O ataque ao ator, que sofreu lesões na face e num dos olhos, gerou uma onda de indignação pública e política, tendo motivado o cancelamento da última sessão da peça em exibição. A PSP deteve um dos elementos envolvidos na agressão.
João Martins nega envolvimento
O Correio da Manhã avança ter recebido declarações de João Martins, o antigo condenado considera que é vítima de um “linchamento público” e nega qualquer ligação ao grupo agressor. Este recusa ter estado envolvido nesta agressão
O caso é acompanhado pelas autoridades judiciais, sendo já considerada a abertura de um novo inquérito, tendo em conta os antecedentes criminais e o padrão de reincidência violenta por parte de alguns dos envolvidos.
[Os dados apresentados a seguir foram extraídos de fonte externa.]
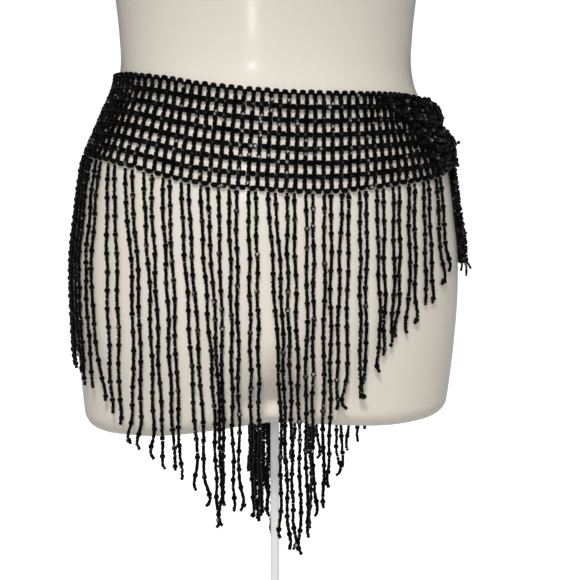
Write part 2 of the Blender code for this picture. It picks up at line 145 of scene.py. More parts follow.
# %% [markdown]
# ## Where things lie on the belt
#
# A belt is measured along its hem, so places on it are lengths along the hem from the point of the
# front fringe. To use such a length, the hem's curve is measured once round the form in small steps,
# and a lookup turns any length back into an angle. The hem's and the top edge's heights come from one
# table by angle: the belt dips at the front and is drawn together at the knot.

# %% The belt's two edges
# angle in degrees, height of the hem and of the top edge over the floor
BAND_ROWS = np.array([
    (-180, 0.4430, 0.5250),
    (-135, 0.4510, 0.5265),
    (-95, 0.4595, 0.5272),
    (-72, 0.4576, 0.5302),
    (-55, 0.4500, 0.5286),
    (-40, 0.4412, 0.5244),
    (-20, 0.4353, 0.5197),
    (-3, 0.4326, 0.5170),
    (24, 0.4309, 0.5150),
    (38, 0.4333, 0.5144),
    (52, 0.4368, 0.5132),
    (66, 0.4405, 0.5098),
    (78, 0.4460, 0.5030),
    (86, 0.4505, 0.4980),
    (98, 0.4480, 0.5030),
    (130, 0.4410, 0.5170),
])
FRINGE_POINT_ANGLE = math.radians(9)
KNOT_POSITION = 0.190  # along the hem from the point of the front fringe
EDGE_SAMPLES = 2881  # points in two turns of an edge, whose length is added up along them


def edge_height(column, angle):
    """The table's smooth curve at that angle, carried on all round."""
    turns = np.concatenate([BAND_ROWS[:, 0] - 360, BAND_ROWS[:, 0], BAND_ROWS[:, 0] + 360])
    degrees = (np.degrees(angle) + 180) % 360 - 180
    return through(turns, np.tile(BAND_ROWS[:, column], 3), degrees)


# %% Lengths along the edges
def distances_along(points):
    """How far along a line of points each one lies: the sum of the steps up to it."""
    return np.concatenate([[0], np.cumsum(np.linalg.norm(np.diff(points, axis=0), axis=1))])


def measured_edge(column):
    """Angles round the form and the lengths along an edge up to them, by adding up short chords."""
    angles = FRINGE_POINT_ANGLE + np.linspace(-2 * math.pi, 2 * math.pi, EDGE_SAMPLES)
    heights = edge_height(column, angles)
    points = place(angles, form_radius(angles, heights), heights)
    lengths = distances_along(points)
    return angles, lengths - np.interp(FRINGE_POINT_ANGLE, angles, lengths)


HEM_ANGLES, HEM_LENGTHS = measured_edge(1)
TOP_ANGLES, TOP_LENGTHS = measured_edge(2)


def hem_angle(position):
    """The angle round the form at that length along the hem."""
    return np.interp(position, HEM_LENGTHS, HEM_ANGLES)


def on_form(position, z, out):
    """The point at that place along the hem and height, that far out from the form's surface."""
    angle = hem_angle(position)
    return place(angle, form_radius(angle, z) + out, z)


def by_knot(along, z, out):
    """A point on the form at that length along the hem from the knot's middle."""
    return on_form(KNOT_POSITION + along, z, out)


print("round the form: hem %.0f mm, top edge %.0f mm" % (1000 * HEM_LENGTHS[-1], 1000 * TOP_LENGTHS[-1]))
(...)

30 anos depois, o mesmo ódio
A agressão a Adérito Lopes reacendeu o debate nacional sobre a impunidade, a radicalização e o racismo estrutural em Portugal. Num país que ainda chora a memória de Alcindo Monteiro, o ataque protagonizado por elementos ligados ao mesmo grupo criminoso representa uma ferida aberta na democracia.
O Estado, a Justiça e a sociedade civil enfrentam agora um novo teste: impedir que os fantasmas do passado se tornem os agressores do presente.